▸ What you have to do
Repeat, exactly and completely, the entries shown underneath.

>> Begin Input material

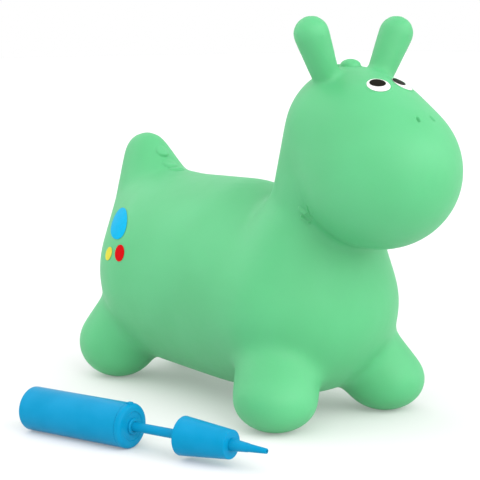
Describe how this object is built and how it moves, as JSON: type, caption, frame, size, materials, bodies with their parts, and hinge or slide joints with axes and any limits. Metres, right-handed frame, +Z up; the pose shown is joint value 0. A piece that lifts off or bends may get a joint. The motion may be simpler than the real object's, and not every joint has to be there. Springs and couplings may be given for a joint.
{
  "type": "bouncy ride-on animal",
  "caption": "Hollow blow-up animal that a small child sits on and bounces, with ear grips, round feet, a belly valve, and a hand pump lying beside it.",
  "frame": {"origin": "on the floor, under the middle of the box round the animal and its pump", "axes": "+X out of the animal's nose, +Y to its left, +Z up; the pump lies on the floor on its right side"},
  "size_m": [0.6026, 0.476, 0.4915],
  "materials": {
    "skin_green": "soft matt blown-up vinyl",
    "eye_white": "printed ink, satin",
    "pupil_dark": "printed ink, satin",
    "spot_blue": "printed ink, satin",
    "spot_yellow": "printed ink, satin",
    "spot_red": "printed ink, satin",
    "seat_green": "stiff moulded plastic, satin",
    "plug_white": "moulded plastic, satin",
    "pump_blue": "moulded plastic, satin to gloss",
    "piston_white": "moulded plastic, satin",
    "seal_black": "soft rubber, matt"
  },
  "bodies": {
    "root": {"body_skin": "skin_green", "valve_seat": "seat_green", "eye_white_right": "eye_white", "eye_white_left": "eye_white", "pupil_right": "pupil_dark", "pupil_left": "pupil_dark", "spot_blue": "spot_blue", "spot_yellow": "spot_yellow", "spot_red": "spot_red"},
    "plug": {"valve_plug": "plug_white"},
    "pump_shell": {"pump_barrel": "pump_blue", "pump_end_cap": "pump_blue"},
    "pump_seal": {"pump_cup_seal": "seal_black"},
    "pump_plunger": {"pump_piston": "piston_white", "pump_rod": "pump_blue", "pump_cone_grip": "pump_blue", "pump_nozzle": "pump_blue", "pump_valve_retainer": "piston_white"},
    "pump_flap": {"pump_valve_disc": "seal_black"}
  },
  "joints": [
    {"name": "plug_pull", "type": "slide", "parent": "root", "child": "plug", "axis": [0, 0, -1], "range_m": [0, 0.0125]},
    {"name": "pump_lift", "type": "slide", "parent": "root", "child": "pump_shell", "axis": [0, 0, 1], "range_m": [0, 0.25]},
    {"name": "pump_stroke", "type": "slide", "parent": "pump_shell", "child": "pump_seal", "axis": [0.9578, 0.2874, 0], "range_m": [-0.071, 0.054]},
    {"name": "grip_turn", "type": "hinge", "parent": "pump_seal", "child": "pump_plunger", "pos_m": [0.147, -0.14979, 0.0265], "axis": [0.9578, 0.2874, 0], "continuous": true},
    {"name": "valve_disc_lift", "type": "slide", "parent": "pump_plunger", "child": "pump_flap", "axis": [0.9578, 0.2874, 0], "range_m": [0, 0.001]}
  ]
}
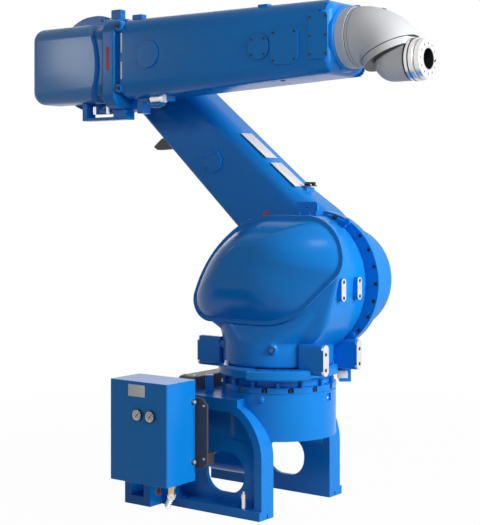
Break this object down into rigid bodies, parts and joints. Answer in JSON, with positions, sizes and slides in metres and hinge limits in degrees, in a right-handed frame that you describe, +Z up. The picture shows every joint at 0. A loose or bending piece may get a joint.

>> End Input material

▸ The result
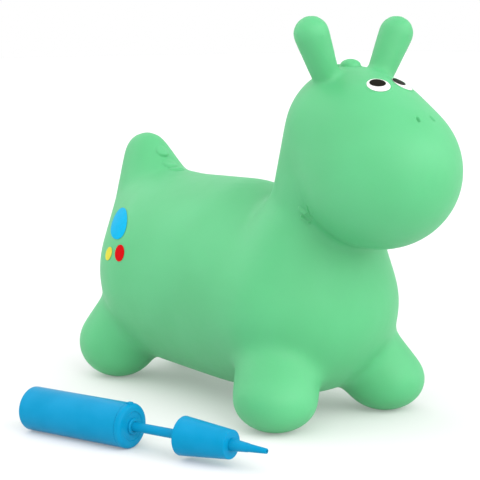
Describe how this object is built and how it moves, as JSON: type, caption, frame, size, materials, bodies with their parts, and hinge or slide joints with axes and any limits. Metres, right-handed frame, +Z up; the pose shown is joint value 0. A piece that lifts off or bends may get a joint. The motion may be simpler than the real object's, and not every joint has to be there. Springs and couplings may be given for a joint.
{
  "type": "bouncy ride-on animal",
  "caption": "Hollow blow-up animal that a small child sits on and bounces, with ear grips, round feet, a belly valve, and a hand pump lying beside it.",
  "frame": {"origin": "on the floor, under the middle of the box round the animal and its pump", "axes": "+X out of the animal's nose, +Y to its left, +Z up; the pump lies on the floor on its right side"},
  "size_m": [0.6026, 0.476, 0.4915],
  "materials": {
    "skin_green": "soft matt blown-up vinyl",
    "eye_white": "printed ink, satin",
    "pupil_dark": "printed ink, satin",
    "spot_blue": "printed ink, satin",
    "spot_yellow": "printed ink, satin",
    "spot_red": "printed ink, satin",
    "seat_green": "stiff moulded plastic, satin",
    "plug_white": "moulded plastic, satin",
    "pump_blue": "moulded plastic, satin to gloss",
    "piston_white": "moulded plastic, satin",
    "seal_black": "soft rubber, matt"
  },
  "bodies": {
    "root": {"body_skin": "skin_green", "valve_seat": "seat_green", "eye_white_right": "eye_white", "eye_white_left": "eye_white", "pupil_right": "pupil_dark", "pupil_left": "pupil_dark", "spot_blue": "spot_blue", "spot_yellow": "spot_yellow", "spot_red": "spot_red"},
    "plug": {"valve_plug": "plug_white"},
    "pump_shell": {"pump_barrel": "pump_blue", "pump_end_cap": "pump_blue"},
    "pump_seal": {"pump_cup_seal": "seal_black"},
    "pump_plunger": {"pump_piston": "piston_white", "pump_rod": "pump_blue", "pump_cone_grip": "pump_blue", "pump_nozzle": "pump_blue", "pump_valve_retainer": "piston_white"},
    "pump_flap": {"pump_valve_disc": "seal_black"}
  },
  "joints": [
    {"name": "plug_pull", "type": "slide", "parent": "root", "child": "plug", "axis": [0, 0, -1], "range_m": [0, 0.0125]},
    {"name": "pump_lift", "type": "slide", "parent": "root", "child": "pump_shell", "axis": [0, 0, 1], "range_m": [0, 0.25]},
    {"name": "pump_stroke", "type": "slide", "parent": "pump_shell", "child": "pump_seal", "axis": [0.9578, 0.2874, 0], "range_m": [-0.071, 0.054]},
    {"name": "grip_turn", "type": "hinge", "parent": "pump_seal", "child": "pump_plunger", "pos_m": [0.147, -0.14979, 0.0265], "axis": [0.9578, 0.2874, 0], "continuous": true},
    {"name": "valve_disc_lift", "type": "slide", "parent": "pump_plunger", "child": "pump_flap", "axis": [0.9578, 0.2874, 0], "range_m": [0, 0.001]}
  ]
}
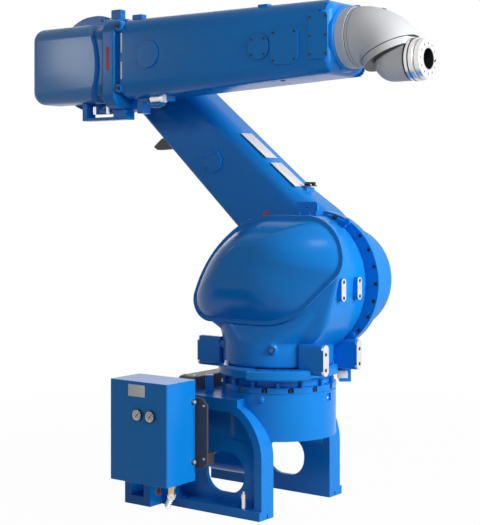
Break this object down into rigid bodies, parts and joints. Answer in JSON, with positions, sizes and slides in metres and hinge limits in degrees, in a right-handed frame that you describe, +Z up. The picture shows every joint at 0. A loose or bending piece may get a joint.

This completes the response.